Es war kein angenehmer Besuch. Ich bemerkte, daß Dickon sich nicht für Clara erwärmen konnte. Minnie schien dem Gespräch absichtlich einen kühlen Ton zu geben. Wir gingen, Clara in heller Wut.

»Also das ist meine zukünftige Schwägerin!« sagte sie auf der Schwelle.

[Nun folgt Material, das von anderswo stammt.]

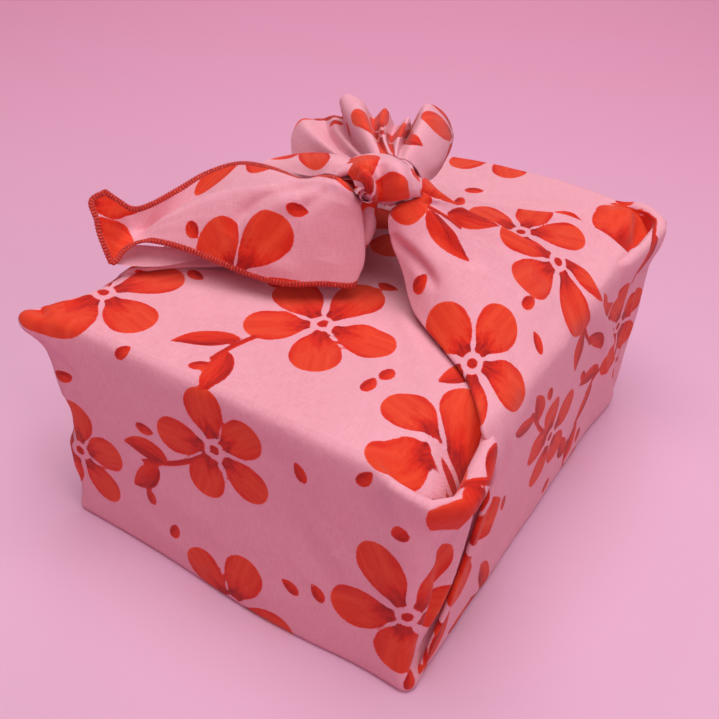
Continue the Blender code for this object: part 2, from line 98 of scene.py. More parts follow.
# ---- Straps: one row for each level from the base to the knot ----
# fold: the turned edge towards the front; near, far: across the middle; edge: towards the back.
StrapRow = namedtuple("StrapRow", "place fold near far edge")
MAIN_PANEL = (
    StrapRow("inside the base", (94, -112, 3), (95, -40, 3), (95, 40, 3), (94, 112, 3)),
    StrapRow("foot", (100.8, -123, 5), (101, -44, 4), (101, 44, 4), (100.6, 117, 5)),
    StrapRow("low", (102, -109, 27), (101, -42, 28), (101, 38, 28), (101, 104, 27)),
    StrapRow("middle", (103, -91, 56), (101.2, -38, 58), (101, 28, 58), (101.4, 88, 56)),
    StrapRow("high", (103, -78, 86), (101.2, -38, 88), (101.2, 14, 88), (101.6, 68, 85)),
    StrapRow("under the top", (103, -81, 106), (101.4, -44, 110), (101, -4, 111), (101.2, 44, 108)),
    StrapRow("over the top", (98, -84, 119), (99, -48, 119.5), (99, -10, 119.5), (99, 38, 120)),
    StrapRow("on the top", (91, -76, 122), (91, -42, 124), (90, -6, 126), (89, 42, 127)),
    StrapRow("rising", (77, -60, 122.5), (78, -34, 131), (78, -2, 134), (77, 38, 132)),
    StrapRow("narrowing", (59, -48, 124), (61, -28, 139), (61, -6, 143), (61, 29, 140)),
    StrapRow("steep", (37, -35, 127), (41, -27, 147), (43, -10, 154), (45, 20, 149)),
    StrapRow("gathered", (24, -26, 140.5), (29, -24, 153), (32, -14.5, 162), (34, 7, 159)),
    StrapRow("under the knot", (16.5, -25, 153.5), (21, -24, 161.5), (24, -16, 166.5), (27.5, -3, 165)),
    StrapRow("rounded end", (14, -23.5, 161.5), (16.5, -22, 167), (19.5, -17, 168.5), (22.5, -9, 168)),
    StrapRow("in the knot", (10.5, -14.5, 161), (12.5, -13, 163), (15.5, -9.5, 164), (18.5, -4.5, 164.5)),
)
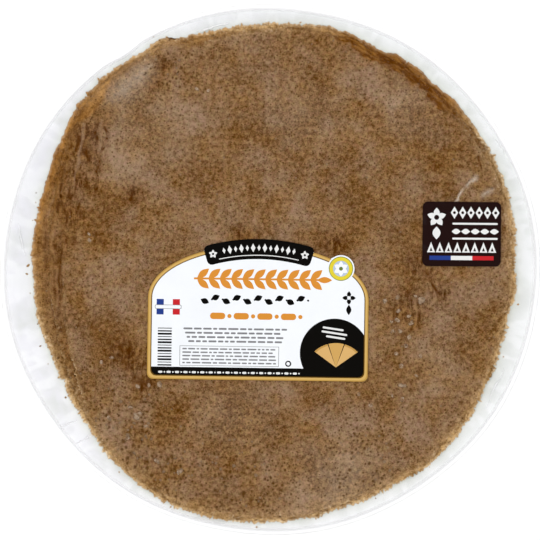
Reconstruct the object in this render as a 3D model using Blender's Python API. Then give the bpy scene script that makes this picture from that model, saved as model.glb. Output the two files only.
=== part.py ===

Sie hielt inne. »Vorsicht!« flüsterte sie. »Sie horcht wahrscheinlich.«

Und dann hob eine erschöpfende Zusammenfassung der Unzulänglichkeiten Minnies an. Der Kehrreim der Rede lautete, daß nichts an Minnie sei; trotzdem war offenbar sehr viel über sie zu sagen. Erstens sei sie äußerlich unscheinbar. Zweitens fischblütig. Und ihre Art, sich zu kleiden, sei provinzlerisch, unsicher, von falscher Vornehmheit. Sie sei zu schlicht angezogen gewesen. Es sei unmanierlich, sich für eine Gelegenheit wie diese zu einfach anzuziehen. Man müsse bei einem solchen Anlaß ein wenig Staat machen. Der Antrittsbesuch einer neuen Schwägerin sei ein wichtiges Ereignis und müsse als solches behandelt werden. Man sei verpflichtet, sich da ein wenig Mühe zu geben.

Die Asche unseres Wortwechsels über den entliehenen Putz glomm für einen Augenblick wieder auf.

Minnies Einrichtung und die Führung ihres Haushaltes seien ebenso unzulänglich wie ihre Kleidung und bewiesen dieselbe unhöfliche Gleichgültigkeit. Der Tee hatte Clara aus irgendeinem Grunde sehr beleidigt. Er sei ebenfalls zu einfach gewesen, erklärte sie; beim ersten Besuche einer künftigen Schwägerin müsse man mehr auftischen; jeder gebe heutzutage kleine Sandwiches, Gurken-Sandwiches, zum Beispiel. Irgend etwas Pikantes, was sich leicht ißt. Es habe knauserisch ausgesehen, daß nichts dergleichen auf den Tisch kam. Und unbeholfen. Korinthenkuchen seien lächerlich; die gehörten in die Kinderstube. (Beim Tee hatte Clara behauptet, daß sie Korinthenkuchen liebe.)

»Und die Einrichtung! Diese schwerfällige Einrichtung. Maple!« Zweifellos war ihm völlig freie Hand gelassen worden. Nichts Persönliches, nichts Charakteristisches. Wo mein Bruder sie nur kennengelernt haben mochte? Selbstverständlich müßten wir nach unserer Hochzeit eine Einladung zum Diner über uns ergehen lassen. Es werde unsere erste Abendgesellschaft sein. Wie würden wir es zwei Stunden lang dort aushalten? Worüber sollten wir sprechen? Schon bei diesem kaum vierzig Minuten währenden Besuch habe das Gespräch immer wieder gestockt und sich nur mühsam hingeschleppt.

»Na, jedenfalls werde ich für dieses Abendessen kein besonderes Kleid brauchen«, überlegte Clara.

Ich sagte sehr wenig zu diesem Wortschwall, denn es quälte mich, mein eigenes geheimes Urteil über Dickons Frau karikiert, übertrieben, anmaßend und in Ausdrücken heftiger persönlicher Gehässigkeit aus Claras Munde zu hören. »Sie ist nicht so schlimm«, sagte ich. »Und sie macht Dickon glücklich.«

»Macht sie ihn wirklich glücklich?«

»Dein Bruder«, sagte Clara, ihre Frage verfolgend, »würde niemals ein Fiasko zugeben, solange er es als einen Erfolg hinzustellen vermag. Er hat einen harten Kopf. So wie du auch. Es ist klar, daß ihr Wesen schal ist wie das Wasser einer Pfütze. Uninteressant ist sie und prosaisch. Sie lähmt ihn. Wenn sie nicht dagesessen hätte, wäre er anders gewesen ... Früher oder später wird er Seitensprünge machen. Das kannst du mir glauben, Billy. Aber er wird es niemals eingestehen.«

Ich war wütend über ihre Worte, die irgendwie doch etwas von Dickons Wesensart wiedergaben.

»Und sie ebensowenig«, fügte sie nach einer Weile, ihr Urteil abschließend, hinzu.